Another thing that helped ease or perhaps add to the tension is the breadth of the musical score done by PUSHER. You’ll go from hearing relaxing bleeps and bloops as you go around town to a spooky theme when entering the Cemetery and then go inside the school only to hear something even tenser than that. The boss battle themes also have this great variety as well. From the animatronic electronic grunge to a bit of southern country when in another area. Unfortunately, the full soundtrack hasn’t been released yet, but this is certainly one should seek out once it does.

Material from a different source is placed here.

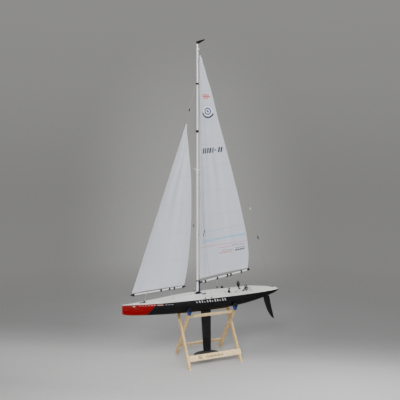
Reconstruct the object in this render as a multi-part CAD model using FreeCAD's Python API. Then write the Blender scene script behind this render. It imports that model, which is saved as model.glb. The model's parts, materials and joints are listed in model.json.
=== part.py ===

This Echo Generation review was written using a digital code provided by Stride PR
Although I certainly have my qualms, I really did enjoy my time with Echo Generation. The game isn’t short, but it also isn’t overly long either. The narrative is certainly worth it. There’s always something new thrown at you and it is especially a delight for anyone that’s a Sci-Fi fan. No doubt, the game is certainly a throwback, there’s something deeply satisfying about just exploring and finding the item you need where you least expect. However, the battle system has some neat ideas with the gimmicks, but the limitation of resources and other design decisions surrounding it really hold back Echo Generation from being a true standout title.